Investigating the Role of the Extracellular Matrix in Metastasis and Chemo-Resistance

Metastasis, the dissemination of cells from the primary tumor, is the leading cause of death in cancer patients. For metastatic breast cancer, chemotherapy remains the standard of care. While the benefits of chemotherapy for the treatment of metastatic disease have been well documented, over 50% of triple-negative breast cancer patients become resistant to chemotherapy. Increasing our understanding of the mechanisms driving metastasis and drug resistance will help identify biomarkers that can be used to predict them, and characterize targetable signaling pathways to that can be used to prevent them. It is now well appreciated that the tumor microenvironment can contribute to tumor progression and metastasis. The extracellular matrix (ECM), forms a complex scaffold of proteins that provides both structure and signals to the tumor cells. However, its role in driving invasion and metastasis and how it could affect response to chemotherapy remains unexplored. The main goal of this proposal is to investigate the role of the ECM in metastasis and chemo-resistance, using an interdisciplinary approach that will combine cell biology, intravital imaging, systems biology and implantable devices. First, we have shown that gradients of fibronectin can promote directional motility of tumor cells, a process important for metastasis. When highly metastatic tumor cells are subject to gradients of EGF and fibronectin simultaneously, they will invade even more than with each cue alone.

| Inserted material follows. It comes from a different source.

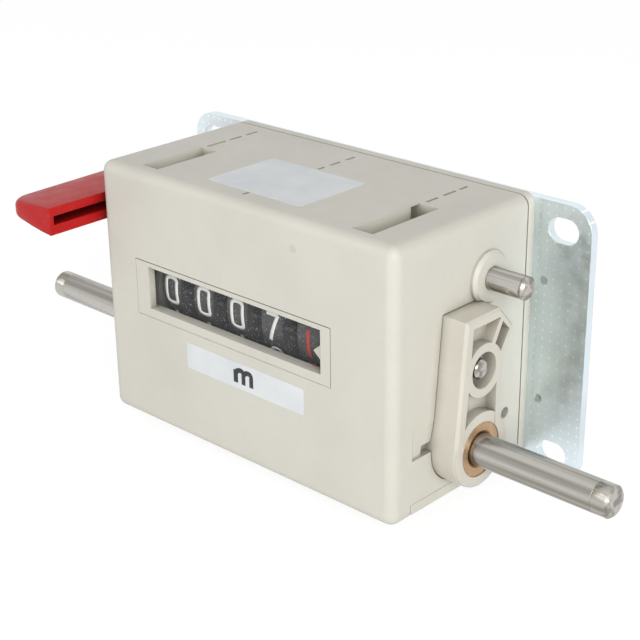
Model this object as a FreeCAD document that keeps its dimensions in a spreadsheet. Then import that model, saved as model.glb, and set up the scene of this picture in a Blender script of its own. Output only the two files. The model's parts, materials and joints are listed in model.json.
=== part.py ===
import FreeCAD, Part
import math
import os
import Sketcher

# Cable length counter: a mechanical metre counter with a printed-wheel register.
# A plastic front cover closes over a base frame that is screwed to a zinc-plated
# mounting plate.  The steel drive shaft runs right through and stands out at both ends.
# A gear on it turns the tenths wheel, and each number wheel turns the next one through
# a carry pinion.  A second, short shaft ends in the ribbed gear case on the right side.
# A red lever on the left swings the reset shaft against a return spring.
#
# Frame: X along the drive shaft, Y from the front face to the mounting plate, Z up.
# The origin is the middle of the mounting plate's back face.  Pieces are drawn in the
# housing's own coordinates, where X = 0 is the middle of the cover, Y = 0 its front
# face and Z = 0 its lower edge, and their placement moves them onto the plate.

doc = FreeCAD.newDocument("cable_length_counter")
sheet = doc.addObject("Spreadsheet::Sheet", "Sizes")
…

The goal of Aim 1 is to investigate the contribution of ECM versus growth factor cues during local invasion and metastatic colonization. Second, preliminary investigation into the effect of chemotherapeutic drugs on highly invasive tumor cells revealed that they can have differential effects on cell proliferation and migration, and can also regulate ECM sensitivity and organization. Aim 2 will identify ECM combinations that affect cell growth and migration in response to clinically relevant chemotherapy regimens and perform a CRISPR knockout screen of ECM-regulator proteins to identify novel genes regulating chemo-sensitivity. I also propose an extensive training program that will support my transition to independence.